● Provided records
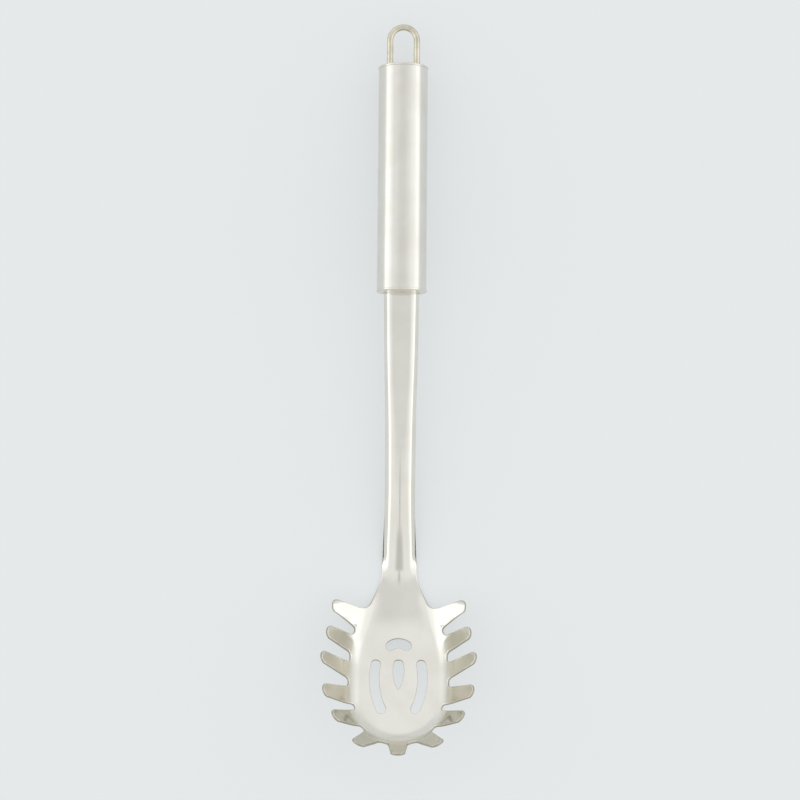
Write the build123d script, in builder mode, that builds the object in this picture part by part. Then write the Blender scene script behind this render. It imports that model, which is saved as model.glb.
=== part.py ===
from build123d import *
import os
from math import cos, degrees, radians, sin

# A pasta server of stainless steel, lying face up on a table, in millimetres.
# +X is to the right, +Y runs towards the hanging loop and +Z is up.
# The origin is on the table, under the middle of the object.

# The pressed sheet that makes the stem, the bowl and the tines
sheet = 1.2
tang_length = 22.0
stem_half = 7.9
stem_flat_share = 0.455
stem_shoulder_share = 0.51
stem_turn = -64.0
bow_radius = 288.5
heel_radius = 43.0
floor_run = 25.5
even_start_share = 0.45
floor_half = 13.5
wall_radius = 12.0
handle_tilt = 4.85
neck_fall = 18.0
bowl_pitch = 34.0
wall_rise = 50.0

# The tines and the gaps between them
tine_reach = 42.5
tine_root_half = 4.2
tine_tip_half = 3.15
gap_root = 22.0
gap_corner = 1.9
gap_corner_share = 0.47
edge_spare = 3.0
tip_round = 3.25
notch_depth = -6.0
notch_round = 4.5
flare_round = 22.0
neck_outline_shares = [(0.909, 0.915), (1.243, 0.90)]

# The drain holes
slot_width = 4.3
bean_width = 4.5
leaf_half = 2.45
leaf_length = 15.0
leaf_place = 21.5
leaf_top_share = 0.72
leaf_top_round = 1.6
leaf_waist_share = 0.45
slot_shares = [(0.755, 0.76), (0.795, 0.39), (0.56, -0.12)]
bean_shares = [(-0.27, 1.12), (0, 1.17), (0.27, 1.12)]

# The handle
tube_length = 100.0
tube_radius = 11.0
tube_wall = 0.8
rim_proud = 0.25
cap_face = 1.0
cap_wall = 0.8
cap_skirt = 6.0
cap_round = 0.5
fit_gap = 0.1

# The hanging loop
wire_radius = 1.4
loop_half = 7.4
loop_reach = 19.7
loop_tail = 4.0

# The beads inside the tube that hold the tang and the loop's legs
tang_bead = 2.0
leg_bead_share = 0.8

# One overrun serves all the cuts
overrun = 10.0


def side(angle):
    """The sine and cosine of an angle in degrees."""
    return sin(radians(angle)), cos(radians(angle))


tilt_sine, tilt_cosine = side(handle_tilt)
fall_sine, fall_cosine = side(neck_fall)
pitch_sine, pitch_cosine = side(bowl_pitch)
rise_sine, rise_cosine = side(wall_rise)

rim_radius = tube_radius + rim_proud
bore_radius = tube_radius - tube_wall
handle_length = tube_length + 2 * cap_face

# The handle lies on its upper rim and the bowl on its heel, which sets the length of the straight neck
face_height = rim_radius * tilt_cosine + handle_length * tilt_sine
bow_drop = bow_radius * (tilt_cosine - fall_cosine)
heel_drop = heel_radius * (1 - fall_cosine)
neck_run = (face_height - sheet - bow_drop - heel_drop) / fall_sine
bow_length = bow_radius * radians(handle_tilt + neck_fall)
heel_length = heel_radius * radians(neck_fall + bowl_pitch)

# Lengths along the sheet's middle line, from the lower cap's face
neck_start = bow_length
heel_start = neck_start + neck_run
floor_start = heel_start + heel_length
bowl_centre = floor_start + floor_run

# The object's reach each way from the lower cap's face
reach_to_bowl = (
    bow_radius * (tilt_sine + fall_sine)
    + neck_run * fall_cosine
    + heel_radius * (fall_sine + pitch_sine)
    + floor_run * pitch_cosine
)
rise_out = floor_half + wall_radius * rise_sine
rise_up = wall_radius * (1 - rise_cosine)
wall_run = tine_reach - floor_half - wall_radius * radians(wall_rise)
tip_out = rise_out + wall_run * rise_cosine + sheet * rise_sine
tip_up = rise_up + wall_run * rise_sine - sheet * rise_cosine
reach_down = reach_to_bowl + tip_out * pitch_cosine - tip_up * pitch_sine
reach_up = (handle_length + loop_reach - wire_radius) * tilt_cosine + wire_radius
cap_place = (reach_down - reach_up) / 2

# The middle line of the sheet's upper face, seen from the side: x is along the table and y is up
with BuildLine() as spine:
    tang_line = Line(
        (cap_place + tang_length * tilt_cosine, face_height - tang_length * tilt_sine),
        (cap_place, face_height),
    )
    bow = JernArc(tang_line @ 1, tang_line % 1, bow_radius, handle_tilt + neck_fall)
    neck = Line(bow @ 1, bow @ 1 + (bow % 1) * neck_run)
    heel = JernArc(neck @ 1, neck % 1, heel_radius, -neck_fall - bowl_pitch)
    floor = Line(heel @ 1, heel @ 1 + (heel % 1) * floor_run)
spine_wire = spine.wire()


def spine_plane(place):
    """The plane across the sheet at a distance from the lower cap's face, its y axis square to the sheet."""
    length = place + tang_length
    point = spine_wire.position_at(length, position_mode=PositionMode.LENGTH)
    heading = spine_wire.tangent_at(length, position_mode=PositionMode.LENGTH)
    return Plane(origin=(0, point.X, point.Y), x_dir=(1, 0, 0), z_dir=(0, heading.X, heading.Y))


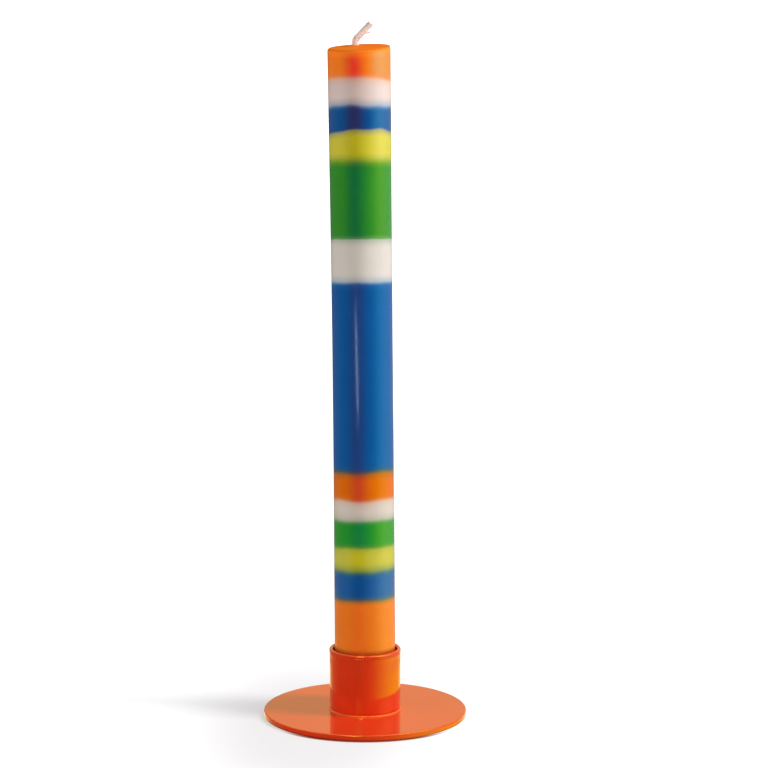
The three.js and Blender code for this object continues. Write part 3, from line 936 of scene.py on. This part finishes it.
def make_wax_layer(index, node, faces):
    lower, upper = faces[index], faces[index + 1]
    rings = []
    angles = [2 * math.pi * step / WAX_STEPS for step in range(WAX_STEPS)]
    first, last = index == 0, index == len(WAX_NODES) - 1
    bottom = [wax_height(a, lower) for a in angles]
    top = [wax_height(a, upper) for a in angles]
    spans = max(3, round((sum(top) - sum(bottom)) / WAX_STEPS / WAX_SPAN))

    def wall(share, inset=0.0, lift=0.0):
        ring = []
        for a, low, high in zip(angles, bottom, top):
            z = low + (high - low) * share + lift
            reach = wax_radius(z) - inset
            point = placed(centre_x(z) + reach * math.cos(a), reach * math.sin(a), z)
            reach += uneven(point)
            ring.append(placed(centre_x(z) + reach * math.cos(a), reach * math.sin(a), z))
        return ring

    if first:
        rings += [wall(0, FOOT_EDGE_RADIUS - x, FOOT_EDGE_RADIUS + z)
                  for x, z in arc(0, 0, FOOT_EDGE_RADIUS, -math.pi / 2, -0.2, 5)]
    start = 1 if first else 0
    stop = spans - 1 if last else spans
    rings += [wall(span / spans) for span in range(start, stop + 1)]
    if last:
        rings += [shoulder_ring(angles, turn) for turn in np.linspace(0, math.pi / 2, 11)]
        rings += [top_ring(angles, share) for share in TOP_SHARES]
        rings += [top_ring(angles, 0.0, WICK_HOLE_DEPTH)]
    vertices = [v for ring in rings for v in ring]
    quads = tube_faces(0, len(rings), WAX_STEPS)
    piece = new_piece(node + "_poured", vertices, quads, wax_material(index, faces), "candle",
                      [node])
    piece.data.set_sharp_from_angle(angle=math.radians(50))


# Wick
def wick_path(along):
    """The wick's middle and tilt at a length above the candle's top, in the candle's frame."""
    x, z = wick_x(CANDLE_LENGTH), CANDLE_LENGTH - WICK_LOWERED
    bend_length = WICK_BEND_RADIUS * WICK_BEND
    upright = min(along, WICK_UPRIGHT)
    tilt = min(max(along - WICK_UPRIGHT, 0) / WICK_BEND_RADIUS, WICK_BEND)
    straight = max(along - WICK_UPRIGHT - bend_length, 0)
    x += WICK_BEND_RADIUS * (1 - math.cos(tilt)) + straight * math.sin(tilt)
    z += upright + WICK_BEND_RADIUS * math.sin(tilt) + straight * math.cos(tilt)
    return x, z, tilt


def braid_point(along, turn, way, spread):
    """The middle of one of the yarns plaited round the wick's core, clockwise or the other way."""
    x, z, tilt = wick_path(along)
    phase = way * 2 * math.pi * along / PLAIT_LENGTH + turn
    lift = 1 + 0.07 * math.sin(way * YARNS_EACH_WAY * phase)
    across = spread * lift * (WICK_FULLNESS * WICK_WIDTH / 2 - YARN_RADIUS) * math.cos(phase)
    deep = spread * lift * (WICK_THICKNESS / 2 - YARN_RADIUS) * math.sin(phase)
    return Vector((x + across * math.cos(tilt), deep, z - across * math.sin(tilt)))


def curved(points, count):
    """Points at even steps along the straight lines between the points given."""
    given = np.array([tuple(p) for p in points])
    steps = np.linalg.norm(np.diff(given, axis=0), axis=1)
    lengths = np.concatenate([[0], np.cumsum(steps)])
    even = np.linspace(0, lengths[-1], count)
    along_axes = [np.interp(even, lengths, given[:, axis]) for axis in range(3)]
    return [Vector([float(c) for c in point]) for point in zip(*along_axes)]


def add_strand(vertices, faces, points, radii, plies, steps):
    """A tube along the points, grooved as a yarn twisted from its plies, with a face over each end.
    """
    first = len(vertices)
    side = Vector((0, 1, 0))
    travelled = 0.0
    for number, (point, radius) in enumerate(zip(points, radii)):
        before, after = points[max(number - 1, 0)], points[min(number + 1, len(points) - 1)]
        tangent = (after - before).normalized()
        side = (side - tangent * side.dot(tangent)).normalized()
        other = tangent.cross(side)
        travelled += (point - before).length
        for step in range(steps):
            angle = 2 * math.pi * step / steps
            groove = abs(math.sin(plies / 2 * angle + YARN_TWIST * travelled)) ** 0.7
            groove = 1 - 0.12 * groove
            offset = (side * math.cos(angle) + other * math.sin(angle)) * radius * groove
            vertices.append(placed(*(point + offset)))
    faces += tube_faces(first, len(points), steps)


def add_fibres(vertices, faces, chance, end, direction, spread, count, length):
    """Loose fibres that stand out of a strand's end."""
    for _ in range(count):
        lean = Vector(chance.normal(0, 1, 3))
        start = end + Vector(chance.normal(0, 1, 3)) * spread * 0.5 - direction * 0.25
        heading = (direction + lean * 0.28).normalized()
        reach = length * chance.uniform(0.35, 1)
        droop = Vector(chance.normal(0, 1, 3)) * 0.25
        points = [start + heading * reach * t + droop * reach * t * t for t in (0, 0.35, 0.7, 1)]
        add_strand(vertices, faces, points, FIBRE_RADII, 1, 5)


def wick_material():
    """Pale cotton yarn, browner towards the cut end and in patches, with painted shade on the outside
    of the bend, the side that faces away from the key.
    """
    material, nodes, shader, position = new_material("cotton_yarn")
    bend_end = WICK_UPRIGHT + WICK_BEND_RADIUS * WICK_BEND
    tip_x, tip_z, _ = wick_path(bend_end + WICK_BENT_LENGTH + WICK_TIP_EXTRA)
    to_tip = nodes.vector("DISTANCE", position, placed(tip_x, 0, tip_z))
    near_tip = nodes.map(to_tip, 0.0005, 0.004, 1.0, 0.0)
    # Painted shade on the outside of the bend, the side away from the key
    x, z, tilt = wick_path(bend_end)
    under = CANDLE_TURN @ Vector((math.cos(tilt), 0, -math.sin(tilt)))
    from_bend = nodes.vector("SUBTRACT", position, placed(x, 0, z))
    outside = nodes.map(nodes.vector("DOT_PRODUCT", from_bend, under), -0.0009, 0.0002, 1.0, 0.0)
    patches = nodes.map(nodes.noise(position, 900, 3), 0.42, 0.62)
    browning_and_shade = nodes.math("MULTIPLY_ADD", near_tip, 0.4, nodes.math("MULTIPLY", patches, 0.2))
    browning_and_shade = nodes.math("MULTIPLY_ADD", outside, 0.45, browning_and_shade)
    fibres = nodes.noise(position, 5000, 2)
    pale = nodes.mix(nodes.map(fibres, 0.3, 0.7), colour(250, 232, 222), colour(255, 246, 240))
    nodes.put(shader.inputs["Base Color"], nodes.mix(browning_and_shade, pale, colour(205, 174, 164)))
    nodes.put(shader.inputs["Roughness"], nodes.map(fibres, 0.3, 0.7, 0.8, 0.95))
    shader.inputs["Specular IOR Level"].default_value = 0.2
    shader.inputs["Sheen Weight"].default_value = 0.15
    nodes.bump(shader, fibres, 0.4, 0.00008)
    return material


def add_core(vertices, faces, lengths, share):
    """The wick's oval core along its path, where lengths below zero lie inside the candle."""
    first = len(vertices)
    for along in lengths:
        if along < 0:
            level = CANDLE_LENGTH + along
            x, z, tilt = wick_x(level), level, 0.0
        else:
            x, z, tilt = wick_path(along)
        size = share(along)
        for step in range(CORE_STEPS):
            angle = 2 * math.pi * step / CORE_STEPS
            across = size * WICK_WIDTH / 2 * math.cos(angle)
            deep = size * WICK_THICKNESS / 2 * math.sin(angle)
            vertices.append(placed(x + across * math.cos(tilt), deep, z - across * math.sin(tilt)))
    faces += tube_faces(first, len(lengths), CORE_STEPS)


def make_wick():
    vertices, faces = [], []
    bend_end = WICK_UPRIGHT + WICK_BEND_RADIUS * WICK_BEND
    tip = bend_end + WICK_BENT_LENGTH + WICK_TIP_EXTRA
    chance = np.random.default_rng(FIBRE_SEED)

    def spread(along):
        return 1 - (1 - WICK_TIP_SHARE) * min(max((along - bend_end) / (tip - bend_end), 0), 1)

    add_core(vertices, faces, np.linspace(-CANDLE_LENGTH, -1.6, 50), lambda along: 1.0)
    add_core(vertices, faces, np.linspace(0, tip - 0.5, 40), lambda along: 0.95 * spread(along))

    for way in (1, -1):
        for number in range(YARNS_EACH_WAY):
            turn = 2 * math.pi * (number + 0.25) / YARNS_EACH_WAY
            end = tip - chance.uniform(0, 0.7)
            lengths = np.linspace(-1.0, end, YARN_POINTS)
            points = [braid_point(s, turn, way, spread(s)) for s in lengths]
            radii = [YARN_RADIUS * spread(s) * min(1, 0.6 + (end - s) * 1.2) for s in lengths]
            add_strand(vertices, faces, points, radii, 3, 10)
            heading = (points[-1] - points[-4]).normalized()
            add_fibres(vertices, faces, chance, points[-1], heading, 0.2, 4, 0.8)
            for _ in range(FIBRES_ON_YARN):
                place = int(chance.integers(8, len(points) - 3))
                heading = (points[place + 1] - points[place - 1]).normalized()
                add_fibres(vertices, faces, chance, points[place], heading, 0.35, 1, 0.7)

    # The yarn that has come loose below the cut end
    x, z, tilt = wick_path(bend_end)
    start = Vector((x + STRAND_START * math.sin(tilt), 0, z + STRAND_START * math.cos(tilt)))
    heading = Vector((math.sin(STRAND_BEND), 0, math.cos(STRAND_BEND)))
    along_wick = Vector((math.sin(tilt), 0, math.cos(tilt)))
    lower = Vector((math.cos(tilt), 0, -math.sin(tilt)))
    bend = Vector((x, 0, z))
    points = [bend + lower * 0.45, bend + lower * 0.5 + along_wick * 1.0]
    points += [start + heading * s for s in np.linspace(0.6, STRAND_LENGTH, 12)]
    points = curved(points, STRAND_POINTS)
    taper = STRAND_POINTS - 1 - STRAND_TAPERS_FROM
    radii = [STRAND_RADIUS * (1 - 0.45 * max(number - STRAND_TAPERS_FROM, 0) / taper)
             for number in range(STRAND_POINTS)]
    add_strand(vertices, faces, points, radii, 4, 14)
    add_fibres(vertices, faces, chance, points[-1], heading, 0.25, 12, 0.8)
    piece = new_piece("cotton_wick", vertices, faces, wick_material(), "candle",
                      ["wick"])
    piece.data.set_sharp_from_angle(angle=math.radians(60))


make_camera()
make_world()
make_floor()
make_lights()
paint = paint_material("orange_powder_paint")
make_plate(paint)
make_collar(paint)
make_weld(paint_material("orange_paint_on_weld", WELD_ROUGHNESS, WELD_HIGHLIGHT_REDNESS))
make_wax_layers()
make_wick()

bpy.context.scene.view_settings.view_transform = "Standard"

● Your goal
Print, please, the lines from the first line of the material through the line that contains "from math import cos, degrees, radians, sin", exactly as written and with nothing added.

● Answer
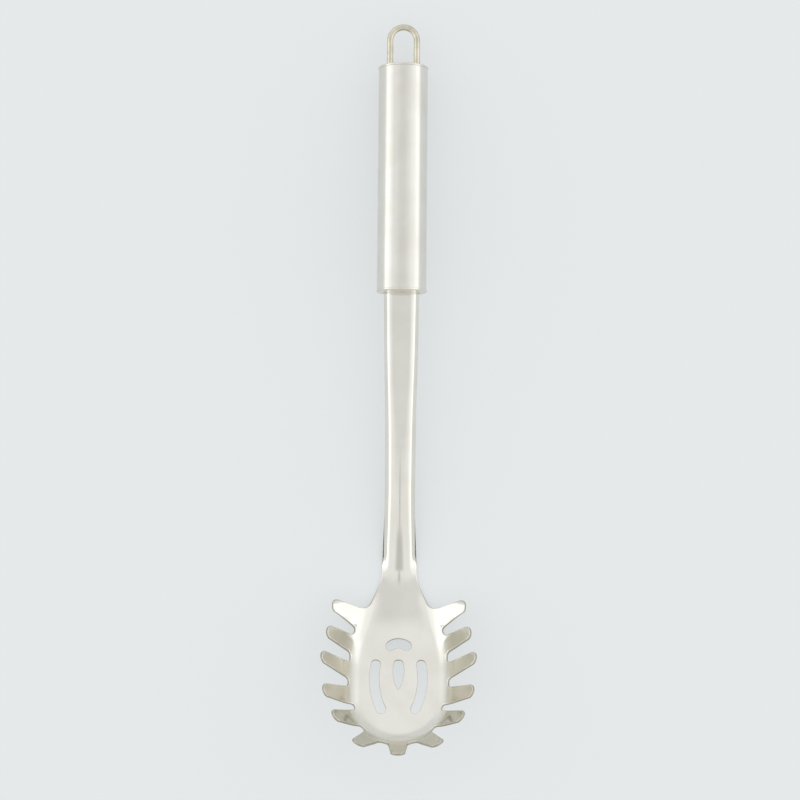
Write the build123d script, in builder mode, that builds the object in this picture part by part. Then write the Blender scene script behind this render. It imports that model, which is saved as model.glb.
=== part.py ===
from build123d import *
import os
from math import cos, degrees, radians, sin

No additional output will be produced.